There will be five categories of acts or omissions that can be used as the basis for a claim

  • Substantial misrepresentation
    • If a borrower relied on the misrepresentation to their detriment, it is considered substantial. There are a lot of different things that fall under this category, including the availability of externship sites, job prospects, etc. 
  • Substantial omission of fact
    • It’s considered substantial if the borrower would not have enrolled in the school if it weren’t for that omission. 
  • Breach of contract
  • Aggressive recruitment
    • While some tactics fall clearly under the umbrella of “aggressive,” it’s not all black and white. For example, repeatedly engaging in unsolicited contact falls into this category without a definition of “repeatedly.” For example, a student could tell an admissions representative that they are no longer interested in the school, but continue to get retargeting ads.

There are new categories that can be used as a basis for a claim.

Including judgments against institutions, ED actions, and violations of state law.

Group processes are back

ED announced two processes for group claims: 

  • Secretary initiated groups
  • State requestor groups
    • ED must consider claims from a state requestor

In individual processes, a BDR application and the borrower's sworn statement are sufficient evidence to move a claim forward.

Additional evidence is a nice to have but not a need to have. Once ED receives the application, they will stop interest accrual on loans for 180 days. 

ED can consider prior actions when determining whether or not to form and approve a group claim.

This includes failure to meet administrative capability, audit issues, fines, etc. Plus, institutions would not be able to respond to allegations before ED decides to form a group claim.

ED is giving itself a timeline

Loans are considered unenforceable if they have not made a decision by the end of the timeline. 

  • State requestor-issued group claims must be adjudicated within two years
  • Individual claims must be adjudicated within three years
  • ED must provide updates within one year, including an expected decision timeline. 


Come July 1, 2023, if decisions have been outstanding for longer than these timelines, ED can determine that the loans are unenforceable. Fortunately, schools wouldn’t face negative retroactive action.

Institutions must respond to claims within 90 days.

If institutions do not respond, ED assumes the claims are uncontested.

Institutions can't resubmit for reconsideration if ED approves the claim

If an individual’s claim is denied, they can resubmit for consideration. If a group claim is denied, individuals within that group claim can file a new application under the individual process. State requestors may also request reconsideration. The Secretary of Education may also reopen a claim.

Schools may not ask for reconsideration.

Loans disbursed on or after July 1, 2023, MUST be collected from the school

In the case of a closed school, it must be collected from a person affiliated with the school. 

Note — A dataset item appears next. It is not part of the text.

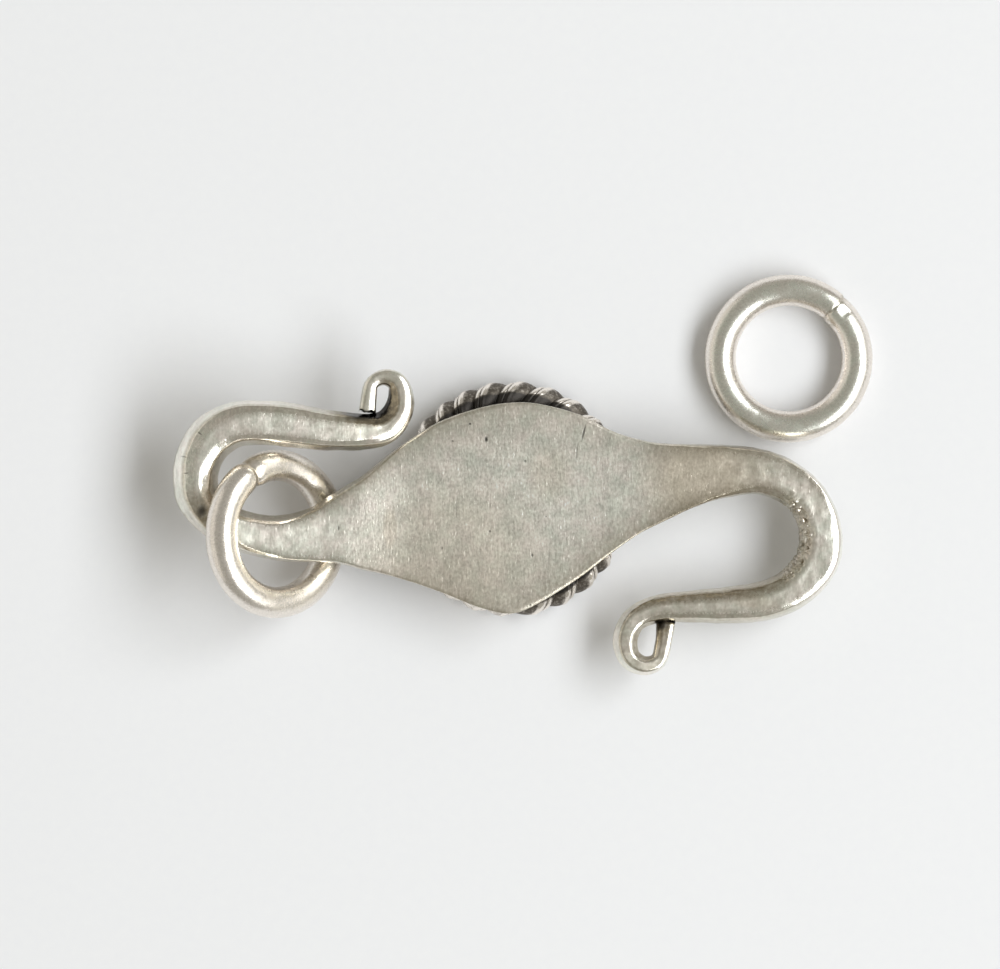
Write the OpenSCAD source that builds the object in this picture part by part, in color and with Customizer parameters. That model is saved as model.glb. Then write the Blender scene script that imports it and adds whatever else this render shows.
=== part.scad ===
// S-hook clasp of silver, lying face down, with its two jump rings.
// Millimetres, +X along the clasp, +Z up from the table that it lies on.
// The origin is on the table, under the middle of the box round everything.

/* [Centre plate] */
// Greatest width of the leaf-shaped plate
plate_w = 10; // [9:0.5:11]
// Thickness of the plate
plate_t = 1.1; // [0.9:0.1:1.3]

/* [Hooks] */
// Width of the rod round the bends
rod_w = 2.2; // [1.8:0.1:2.4]
// Thickness of the rod round the bends
rod_t = 1.9; // [1.5:0.1:1.9]
// Thickness of the wire at the tip of each curl
tip_d = 0.5; // [0.3:0.1:0.6]

/* [Twisted border] */
// Thickness of each of the two twisted wires
strand_d = 0.95; // [0.8:0.01:1]
// Radius of the border's middle line
border_r = 4.66; // [4.4:0.02:4.7]
// Whole turns of twist round the border
twists = 13; // [8:1:16]

/* [Jump rings] */
// Outer diameter of each ring
ring_od = 8; // [7.6:0.1:8]
// Thickness of the rings' wire
ring_wire = 1.5; // [1.2:0.1:1.5]
// Lean of the ring on the left neck, in degrees from flat
ring_lean = 39; // [38:1:40]

/* [Hidden] */

// The border lies on the table and is let this far into the plate by its solder
solder_depth = 0.12;
plate_z = 2 * strand_d - solder_depth + plate_t / 2;

// Places in plan, from the middle of the plate
border_at = [0, 0.43];
hook_ring_at = [-11.15, -1.22];
loose_ring_at = [13.15, 7.1];

// Middle line of a ring's wire
ring_r = (ring_od - ring_wire) / 2;

// Each arm runs from the middle of the plate to the tip of its curl. A row is
// [x, y, rise of its middle over the plate's middle, width, thickness].
RIGHT_ARM = [
    [ 0.00,  0.00,  0.00, plate_w,        plate_t],
    [ 1.33,  0.23,  0.00, 0.94 * plate_w, plate_t],
    [ 3.22,  0.57,  0.01, 0.77 * plate_w, plate_t],
    [ 4.88,  0.80,  0.04, 0.56 * plate_w, 1.08 * plate_t],
    [ 6.53,  1.13,  0.08, 0.41 * plate_w, 1.25 * plate_t],
    [ 8.43,  1.55,  0.06, 1.41 * rod_w,   0.82 * rod_t],
    [10.32,  1.75, -0.02, 1.16 * rod_w,   0.92 * rod_t],
    [11.98,  1.66, -0.13, 1.02 * rod_w,   0.97 * rod_t],
    [13.49,  0.95, -0.28, 0.94 * rod_w,   rod_t],
    [14.36, -0.20, -0.40, 0.95 * rod_w,   rod_t],
    [14.65, -1.51, -0.46, rod_w,          rod_t],
    [14.36, -2.70, -0.48, rod_w,          rod_t],
    [13.35, -3.80, -0.47, 0.96 * rod_w,   rod_t],
    [11.98, -4.40, -0.45, 0.93 * rod_w,   0.97 * rod_t],
    [10.32, -4.60, -0.42, 0.86 * rod_w,   0.92 * rod_t],
    [ 8.43, -4.68, -0.38, 0.74 * rod_w,   0.82 * rod_t],
    [ 6.85, -4.80, -0.35, 0.66 * rod_w,   0.72 * rod_t],
    [ 5.80, -5.30, -0.32, 0.60 * rod_w,   0.64 * rod_t],
    [ 5.38, -6.10, -0.30, 0.59 * rod_w,   0.60 * rod_t],
    [ 5.47, -6.95, -0.30, 0.55 * rod_w,   0.56 * rod_t],
    [ 6.05, -7.50, -0.30, 0.45 * rod_w,   0.50 * rod_t],
    [ 6.72, -7.35, -0.32, 0.36 * rod_w,   0.42 * rod_t],
    [ 7.05, -6.70, -0.34, 1.40 * tip_d,   1.40 * tip_d],
    [ 7.20, -6.15, -0.36, 1.15 * tip_d,   1.20 * tip_d],
    [ 7.50, -5.90, -0.38, 0.80 * tip_d,   0.90 * tip_d],
];
LEFT_ARM = [
    [  0.00,  0.00, 0.00, plate_w,        plate_t],
    [ -1.51,  0.02, 0.00, 0.95 * plate_w, plate_t],
    [ -3.41,  0.07, 0.01, 0.81 * plate_w, plate_t],
    [ -5.30, -0.20, 0.05, 0.63 * plate_w, 1.05 * plate_t],
    [ -7.20, -0.72, 0.20, 0.44 * plate_w, 1.20 * plate_t],
    [ -9.09, -1.22, 0.38, 1.32 * rod_w,   0.82 * rod_t],
    [-10.98, -1.40, 0.50, 0.97 * rod_w,   0.92 * rod_t],
    [-12.64, -1.11, 0.56, 0.92 * rod_w,   0.97 * rod_t],
    [-13.90, -0.55, 0.58, 0.97 * rod_w,   rod_t],
    [-14.77,  0.38, 0.76, 1.02 * rod_w,   rod_t],
    [-14.96,  1.33, 1.01, 1.05 * rod_w,   rod_t],
    [-14.82,  2.27, 1.23, 1.08 * rod_w,   rod_t],
    [-14.25,  3.25, 1.35, 1.10 * rod_w,   rod_t],
    [-13.20,  3.90, 1.38, 1.05 * rod_w,   rod_t],
    [-11.93,  4.03, 1.34, 1.02 * rod_w,   rod_t],
    [-10.51,  3.93, 1.26, 1.02 * rod_w,   0.97 * rod_t],
    [ -8.62,  3.67, 1.14, 0.93 * rod_w,   0.92 * rod_t],
    [ -6.95,  3.53, 1.04, 0.76 * rod_w,   0.80 * rod_t],
    [ -5.90,  3.75, 1.00, 0.64 * rod_w,   0.68 * rod_t],
    [ -5.32,  4.45, 0.98, 0.56 * rod_w,   0.60 * rod_t],
    [ -5.22,  5.20, 0.98, 0.53 * rod_w,   0.55 * rod_t],
    [ -5.50,  5.90, 0.98, 0.44 * rod_w,   0.50 * rod_t],
    [ -6.08,  6.12, 0.98, 0.34 * rod_w,   0.42 * rod_t],
    [ -6.60,  5.75, 0.98, 1.15 * tip_d,   1.30 * tip_d],
    [ -6.86,  5.30, 0.98, tip_d,          1.10 * tip_d],
    [ -7.00,  4.85, 0.98, 0.80 * tip_d,   0.90 * tip_d],
];

// Steps of the smooth curve between two rows, and of the arc at a section's corner
row_steps = 2;
corner_steps = 3;

// The widest sections have nearly square edges and the narrow ones are round
function softness(w) = min(0.85, max(0.45, 1.05 - 0.09 * w));

// Point at t from 0 to 1 on the smooth curve from b to c
function between(a, b, c, d, t) =
    (2 * b + (c - a) * t + (2 * a - 5 * b + 4 * c - d) * t * t
        + (3 * b - a - 3 * c + d) * t * t * t) / 2;

function smooth(rows) = let (last = len(rows) - 1) [
    for (i = [0 : last - 1], s = [0 : row_steps - 1])
        between(rows[max(i - 1, 0)], rows[i], rows[i + 1], rows[min(i + 2, last)],
            s / row_steps),
    rows[last],
];

// The plate's sections stand square to the clasp, and the rod's to its middle line
function along(rows, i) =
    let (
        step = rows[min(i + 1, len(rows) - 1)] - rows[max(i - 1, 0)],
        heading = [step.x, step.y] / norm([step.x, step.y]),
        narrow = min(1, max(0, (2 * rod_w - rows[i][3]) / (0.6 * rod_w))),
        way = narrow * heading + (1 - narrow) * [1, 0]
    )
    way / norm(way);

// Points round one section, a box with rounded corners
function section(row, way) =
    let (
        w = row[3],
        t = row[4],
        r = softness(w) * min(w, t) / 2
    )
    [
        for (quarter = [0 : 3], k = [0 : corner_steps])
            let (
                a = 90 * (quarter + k / corner_steps),
                u = (quarter == 0 || quarter == 3 ? 1 : -1) * (w / 2 - r) + r * cos(a),
                v = (quarter < 2 ? 1 : -1) * (t / 2 - r) + r * sin(a)
            )
            [row.x - u * way.y, row.y + u * way.x, plate_z + row.z + v]
    ];

// The whole S from the tip of the left curl to the tip of the right one
ROWS = smooth(concat(
    [for (i = [len(LEFT_ARM) - 1 : -1 : 1]) LEFT_ARM[i]],
    RIGHT_ARM
));
SECTIONS = [for (i = [0 : len(ROWS) - 1]) section(ROWS[i], along(ROWS, i))];

// Middle of the box round the S and both rings, which the origin lies under
S_POINTS = [for (s = SECTIONS, p = s) p];
lean_reach = [ring_r * cos(ring_lean) + ring_wire / 2, ring_od / 2];
box_lo = [for (k = [0, 1]) min(min([for (p = S_POINTS) p[k]]), hook_ring_at[k] - lean_reach[k])];
box_hi = [for (k = [0, 1]) max(max([for (p = S_POINTS) p[k]]), loose_ring_at[k] + ring_od / 2)];
box_middle = (box_lo + box_hi) / 2;

module placed() translate([-box_middle.x, -box_middle.y, 0]) children();

// Side faces between two closed rounds of n points, the second round starting at m
function sides(n, first, m) = [
    for (k = [0 : n - 1])
        let (next = (k + 1) % n)
        each [[first + k, m + next, first + next], [first + k, m + k, m + next]]
];

// The plate, necks, hooks and curls, as one skin over all the sections
module forged_s() {
    n = len(SECTIONS[0]);
    last = len(SECTIONS) - 1;
    points = [for (s = SECTIONS, p = s) p];
    faces = concat(
        [[for (k = [0 : n - 1]) k], [for (k = [n - 1 : -1 : 0]) last * n + k]],
        [for (i = [0 : last - 1]) each sides(n, i * n, (i + 1) * n)]
    );
    polyhedron(points, faces);
}

// Two wires twisted together and closed to a round. Across it they make two lobes with
// solder in the grooves, and the lobes turn about the middle line as it goes round.
module twisted_border() {
    lobe_points = 12;
    rounds = twists * lobe_points;
    groove_r = 0.38 * strand_d;
    points = [
        for (i = [0 : rounds - 1], k = [0 : lobe_points - 1])
            let (
                turn = 360 * i / rounds,
                lobe = 360 * k / lobe_points,
                a = lobe + twists * turn,
                r = max(strand_d * abs(cos(lobe)), groove_r),
                reach = border_r + r * cos(a)
            )
            [reach * cos(turn), reach * sin(turn), strand_d + r * sin(a)]
    ];
    faces = [
        for (i = [0 : rounds - 1])
            each sides(lobe_points, (i + 1) % rounds * lobe_points, i * lobe_points)
    ];
    polyhedron(points, faces);
}

module ring() rotate_extrude($fn = 96) translate([ring_r, 0]) circle(d = ring_wire, $fn = 48);

module s_hook() color("silver") placed() {
    forged_s();
    translate(border_at) twisted_border();
}

module hook_ring() color("gainsboro") placed()
    translate([hook_ring_at.x, hook_ring_at.y, ring_r * sin(ring_lean) + ring_wire / 2])
        rotate([0, ring_lean, 0])
            ring();

module loose_ring() color("gainsboro") placed()
    translate([loose_ring_at.x, loose_ring_at.y, ring_wire / 2])
        ring();

s_hook();
hook_ring();
loose_ring();
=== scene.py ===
import math

import bpy
import numpy as np
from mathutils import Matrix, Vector, noise


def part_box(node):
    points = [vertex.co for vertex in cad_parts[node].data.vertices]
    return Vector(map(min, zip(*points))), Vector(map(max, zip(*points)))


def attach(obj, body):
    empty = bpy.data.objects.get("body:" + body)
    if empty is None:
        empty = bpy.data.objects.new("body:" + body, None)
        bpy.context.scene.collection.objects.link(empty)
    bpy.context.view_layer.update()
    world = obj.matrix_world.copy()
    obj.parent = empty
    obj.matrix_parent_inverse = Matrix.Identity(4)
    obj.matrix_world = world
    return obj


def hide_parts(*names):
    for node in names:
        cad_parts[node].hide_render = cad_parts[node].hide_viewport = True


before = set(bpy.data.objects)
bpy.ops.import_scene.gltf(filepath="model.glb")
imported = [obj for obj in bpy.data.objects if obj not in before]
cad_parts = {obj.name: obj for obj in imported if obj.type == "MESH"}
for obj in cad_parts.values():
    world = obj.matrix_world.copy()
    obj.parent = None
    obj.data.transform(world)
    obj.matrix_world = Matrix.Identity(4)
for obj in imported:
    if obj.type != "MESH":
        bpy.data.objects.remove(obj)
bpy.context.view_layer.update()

# A silver S-hook clasp lying face down on white paper, with its two jump rings.
# Lengths are millimetres measured from the middle of the plate, +Z up from the
# paper, and turn into metres in the frame when a mesh is made.
MM = 0.001

# Sizes of the clasp
PLATE_W = 10.0
PLATE_T = 1.1
ROD_W = 2.2
ROD_T = 1.9
TIP_W = 0.74
TIP_T = 0.66
STRAND_D = 0.95
BORDER_R = 4.66
BORDER_AT = (0.0, 0.43)
SOLDER_DEPTH = 0.12
PLATE_Z = 2 * STRAND_D - SOLDER_DEPTH + PLATE_T / 2

# Sizes of the rings
RING_WIRE = 1.5
RING_R = 3.25
RING_LEAN = math.radians(39)
LOOSE_RING_AT = (13.15, 7.1, RING_WIRE / 2)
HOOK_RING_AT = (-11.15, -1.22, RING_R * math.sin(RING_LEAN) + RING_WIRE / 2)

# The frame says where the loose ring lies, and so where the plate's middle is
ring_lo, ring_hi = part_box("loose_ring")
ORIGIN = (ring_lo + ring_hi) / 2 / MM - Vector(LOOSE_RING_AT)

# The photograph: the paper's width that it shows, and the middle of that stretch
VIEW_W = 47.34
VIEW_AT = (-0.568, 1.113)
LENS, SENSOR = 300.0, 36.0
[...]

Preparing for changes in the borrower defense process

Here are a few things to consider to prepare for changes: 

  • Keep your marketing materials updated.
    • If an externship site or if a placement stat changes, do not wait to update your marketing materials. This includes third party marketers and other agencies that you contract with. 
  • Make the financial aid process as clear as possible 
    • This, of course, is far easier said than done. But if a student doesn’t understand the financial aid process, it could fall under “aggressive recruitment.” 
  • Document everything
    • Conversations with students, student attendance, student skill attainment, and all other relevant information. The more documentation you have, the better equipped you’ll be to combat claims. Because you may need to keep files indefinitely, keep those files digitally for better management


This post offers a high-level overview of pending changes and is by no means comprehensive. Check with your regional advocacy group for additional resources or national advocacy groups like CECU and CSPEN.